We move on to pleasanter matters. “One of the happiest moments in my life was when my daughter Amineh got her PhD from Cambridge university in anthropology. She is a Pashtun woman with two children and a loving husband. That day was a moment of immense pride for me.” Akbar has two sons and two daughters. He himself is the eldest of eight children. His wife Zeenat is the grand-daughter of the Wali of Swat. They have been married for 35 years and have shared together the highs and lows of life in the public eye. “Another one of my happiest moments,” Akbar recalls, “was when my university nominated me, out of the hundreds of brilliant professors there, to the 2004 national Professor of the Year Award. Since 9/11 I have been openly speaking about Islam and despite the hostile climate it shows that it is still possible for a Muslim to be nominated for such prestigious awards.”
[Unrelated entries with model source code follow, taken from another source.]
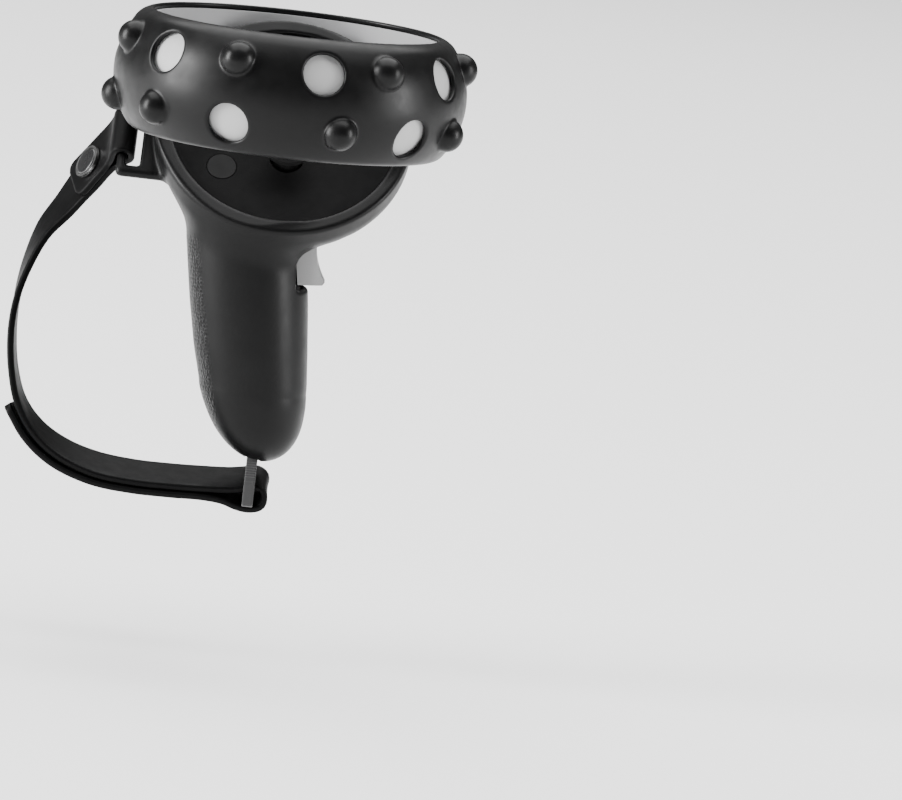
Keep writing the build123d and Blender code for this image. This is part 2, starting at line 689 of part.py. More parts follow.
# ---------------------------------------------------------------- export
def parts():
    shell = handle_shell()
    made = {
        "ring_outer_shell": ring_outer_shell(), "ring_inner_shell": ring_inner_shell(),
        "ring_led_strip": ring_led_strip(), "ring_leds": ring_leds(), "ring_cover": ring_cover(),
        "grip_cover": grip_cover(), "head_shell": head_shell(),
        "handle_shell_left": handle_shell_left(shell), "handle_shell_right": handle_shell_right(shell),
        "battery_door": battery_door(shell), "handle_screws": handle_screws(),
        "battery_cell": battery_cell(), "battery_tray": battery_tray(),
        "battery_contact_top": battery_contact_top(),
        "battery_contact_bottom": battery_contact_bottom(), "battery_spring": battery_spring(),
        "handle_board": handle_board(), "haptic_motor": haptic_motor(), "face_plate": face_plate(),
        "button_switches": button_switches(), "thumbstick_shaft": thumbstick_shaft(),
        "thumbstick_cap": thumbstick_cap(), "stick_yoke": stick_yoke(),
        "stick_carrier": stick_carrier(), "stick_module": stick_module(), "main_board": main_board(),
        "inner_frame": inner_frame(), "board_screws": board_screws(),
        "index_trigger": index_trigger(), "index_pin": index_pin(), "index_spring": index_spring(),
        "trigger_bracket": trigger_bracket(), "bracket_screws": bracket_screws(),
        "grip_trigger": grip_trigger(), "grip_pin": grip_pin(), "grip_bracket": grip_bracket(),
        "grip_spring": grip_spring(), "knuckle_strap": knuckle_strap(),
        "strap_snap_cap": strap_snap_cap(), "strap_snap_ring": strap_snap_ring(),
        "lanyard_band": lanyard_band(),
    }
    for name in BUTTONS:
        made[name] = button(name)
    return made


def to_origin(shape):
    home = Pos(*[-v for v in GRIP_CENTRE])
    if isinstance(shape, list):
        return Compound(children=[home * piece for piece in shape])
    return home * shape


os.makedirs("parts", exist_ok=True)
for name, shape in parts().items():
    export_step(to_origin(shape), f"parts/{name}.step")
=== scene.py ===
"""The look of a left-hand tracked motion controller: a round face under a tracking ring, an
upright handle, a silicone grip cover, a studded silicone ring cover and a knuckle strap.

The silicone covers are one-piece mouldings, so each is modelled as a rounded distance field and
turned into an even mesh. The strap and the lanyard band are flat sections swept along their lines.
"""
import json
import math

import bpy
import numpy as np
from mathutils import Matrix, Vector


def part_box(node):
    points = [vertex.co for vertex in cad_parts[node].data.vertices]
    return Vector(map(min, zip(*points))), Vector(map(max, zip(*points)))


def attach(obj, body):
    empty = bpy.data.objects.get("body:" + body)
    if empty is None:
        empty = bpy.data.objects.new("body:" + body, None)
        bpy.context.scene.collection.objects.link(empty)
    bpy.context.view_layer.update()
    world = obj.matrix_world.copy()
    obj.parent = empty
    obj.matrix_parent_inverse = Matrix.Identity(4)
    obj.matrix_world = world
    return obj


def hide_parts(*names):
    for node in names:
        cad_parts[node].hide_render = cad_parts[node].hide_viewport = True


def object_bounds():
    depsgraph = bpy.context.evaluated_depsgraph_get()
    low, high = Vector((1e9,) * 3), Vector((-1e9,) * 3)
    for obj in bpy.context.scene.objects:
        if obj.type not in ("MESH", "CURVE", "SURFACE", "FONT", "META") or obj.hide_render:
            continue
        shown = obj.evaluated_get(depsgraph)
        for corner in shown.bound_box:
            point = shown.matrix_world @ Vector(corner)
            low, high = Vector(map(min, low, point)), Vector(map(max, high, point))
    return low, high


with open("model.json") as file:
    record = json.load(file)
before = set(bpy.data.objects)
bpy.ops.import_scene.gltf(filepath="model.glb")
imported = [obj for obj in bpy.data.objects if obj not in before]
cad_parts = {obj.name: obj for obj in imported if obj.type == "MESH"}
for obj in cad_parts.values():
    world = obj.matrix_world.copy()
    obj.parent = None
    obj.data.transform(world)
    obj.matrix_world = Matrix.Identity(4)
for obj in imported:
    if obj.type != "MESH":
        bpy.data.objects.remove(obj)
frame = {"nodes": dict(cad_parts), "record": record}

CAD_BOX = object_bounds()
MM = 0.001

# ---------------------------------------------------------------- places, from the frame
# Lengths below are in millimetres, in ring coordinates: the origin is the ring's centre.
WALL_TOP = 16.0
_low, _high = (Vector(corner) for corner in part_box("ring_inner_shell"))
RING_CENTRE = Vector(((_low.x + _high.x) / 2, (_low.y + _high.y) / 2, _high.z - WALL_TOP * MM))

ARC_CENTRE = 25.4
ARC_RADIUS = 25.6
RING_TOP = 18.0
RING_BOTTOM = -17.0
RING_SKIN = 1.8
RIM_INNER = 41.2
HOLE_RADIUS = 5.8
BUMP_RADIUS = 4.9
BUMP_SINK = 0.7
BUMP_BASE = 0.6
RIM_FLOOR = 16.1
HOLLOW_BOTTOM = -15.4
RIM_TAPER = 0.06
HOLE_REACH = (-6, 8)
# Rows of marks: height, then angles from the user's side in degrees, positive towards +X
BUMP_ROWS = ((10.2, (-69.6, -18.2, 33.3, 84.7, 136.1, 187.6, 239)),
             (-7.8, (-82, -48.4, 18, 68.5, 125, 190, 235)))
HOLE_ROWS = ((8.8, (-46.2, 10.7, 62.1, 113.6, 165, 216.4, 267.9)),
             (-8.6, (-19.2, 46, 95, 157, 212, 257)))

FACE_TILT = math.radians(49)
FACE_CENTRE = np.array((0.0, 12.0, -14.3))
FACE_UP = np.array((0.0, math.cos(FACE_TILT), math.sin(FACE_TILT)))
FACE_OUT = np.array((0.0, -math.sin(FACE_TILT), math.cos(FACE_TILT)))
HEAD_RADIUS = 37.2
HEAD_DEPTH = 15.0
HEAD_CORNER = 11.0
HEAD_GAP = 0.25
LIP_HEIGHT = 1.2
LIP_INNER = 33.0
SKIN = 1.8
# Boxes in face coordinates: x, t up the face, and h out of it
WING = ((-47.6, -16.5, -11.0), (-28.0, 8.5, -8.0))
SLOT = ((-44.9, -13.3, -13.0), (-40.8, 6.5, -6.0))
BRACKET_WINDOW = ((-14.0, 3.0, -24.0), (14.0, 17.5, -10.0))
# Boxes in ring coordinates
TRIGGER_WINDOW = ((3.0, -0.7, -59.6), (30.0, 17.7, -42.4))
TRIGGER_PIN_ROOM = ((0.9, -1.8, -48.1), (7.3, 18.8, -42.6))
BAND_SLIT = ((-0.6, 5.2, -116.0), (3.2, 14.8, -106.7))

HANDLE_Y = 9.0
# The handle's sections: z, centre x, half width in x, half depth in y
HANDLE_SECTIONS = (
    (-20, -2.0, 31, 22.5), (-26, -3.5, 27, 21), (-36, -5.6, 21.6, 19.4), (-42, -7.0, 18.9, 18.3),
    (-50, -7.1, 17.7, 17.8), (-66, -4.8, 17.4, 17.4), (-80, -2.7, 16.7, 16.8), (-90, -0.9, 15.8, 15.9),
    (-98, -0.9, 15.2, 15.3))
TIP_CENTRE_Z = -91.0
TIP_LENGTH = 20.9
HANDLE_LEAN = math.radians(10.8)
TIP_SWAY = 1.1

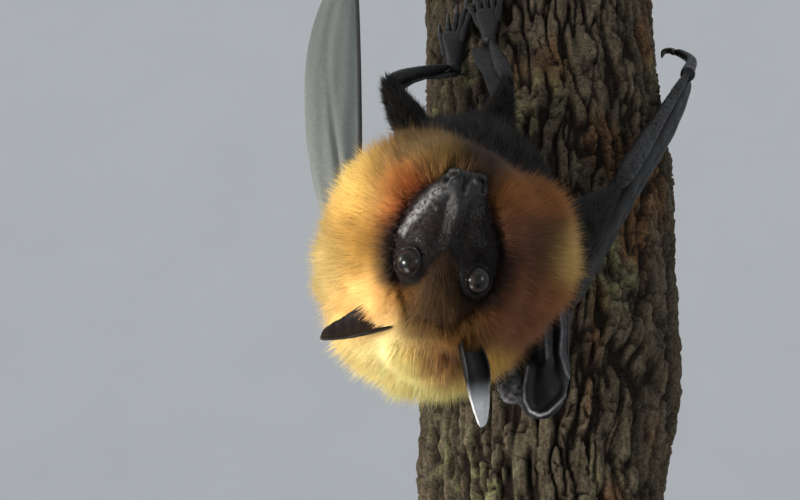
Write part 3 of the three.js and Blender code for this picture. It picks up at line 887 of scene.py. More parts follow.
# %% How long the fur is
MASK_FUR, LONGEST_CROWN_FUR = 1.5, 13
MANTLE_DIPS = [(24, 44, 9), (12, 52, 9), (41, -29, 11)]  # side, up and reach where the ruff is thin
head_length = MASK_FUR + (LONGEST_CROWN_FUR - MASK_FUR) * smoothstep(0, 18, -inside_mask)
fur_length = np.where(on_face, head_length, FUR_LENGTH[skin_part])
fur_length *= 1 - 0.4 * beside_face(points) * ~on_face
view = seen(points)
for side, up, reach in MANTLE_DIPS:
    gap = np.hypot(view[:, 0] - side, view[:, 1] - up)
    fur_length *= 1 - 0.42 * mound(gap, 0, reach)
fur_length *= 0.74 + 0.52 * (0.6 * value_noise(points, 13, 41) + 0.4 * value_noise(points, 6, 42))
fur_length = relax(fur_length, skin_edges, 6)[:, 0]
print("fur from", round(fur_length.min(), 1), "to", round(fur_length.max(), 1), "mm long")

# %% Paint the skin
def write_colours(piece, name, colours):
    rows = np.ones((len(colours), 4), np.float32)
    rows[:, :3] = colours
    attribute = piece.data.color_attributes.new(name, "FLOAT_COLOR", "POINT")
    attribute.data.foreach_set("color", rows.ravel())


def flattened(view):
    """Where each place looks to be: its side and up, at the head's distance."""
    return view[:, :2] / (1 + view[:, 2:] * MM / CAMERA_REACH)


# Pale grey flecks along the left upper lip: a painted highlight of its wet shine, placed as the camera sees
# the lip.
LIP_HIGHLIGHT_GREY = linear(176, 173, 172)
LIP_HIGHLIGHT_LINE = [(-3, 31.5), (-7.6, 27), (-12.4, 21), (-15.8, 16)]  # painted highlight along the left lip, as seen
NAKED_PARTS = ("forearm_left", "forearm_right", "shin_left", "shin_right")
MANTLE_PARTS = ("head", "jaw", "neck_ruff")
shanks = np.isin(part_name, NAKED_PARTS)
naked = np.maximum(masked, relax(shanks, skin_edges, 6)[:, 0])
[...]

So how does one sum up such a polymath? The BBC has described him as ‘probably the world’s best-known scholar on contemporary Islam.’ Others call him the new Ibn Khaldun. The political activist George Galloway sent Akbar a copy of his book I’m Not the Only One inscribed with the words “To my brother Professor Akbar. A tower of intellect, strength and integrity. With respect.” In my own view Akbar Ahmed should be credited for bringing the concepts of adl, ihsan and ilm back into mainstream Muslim discourse.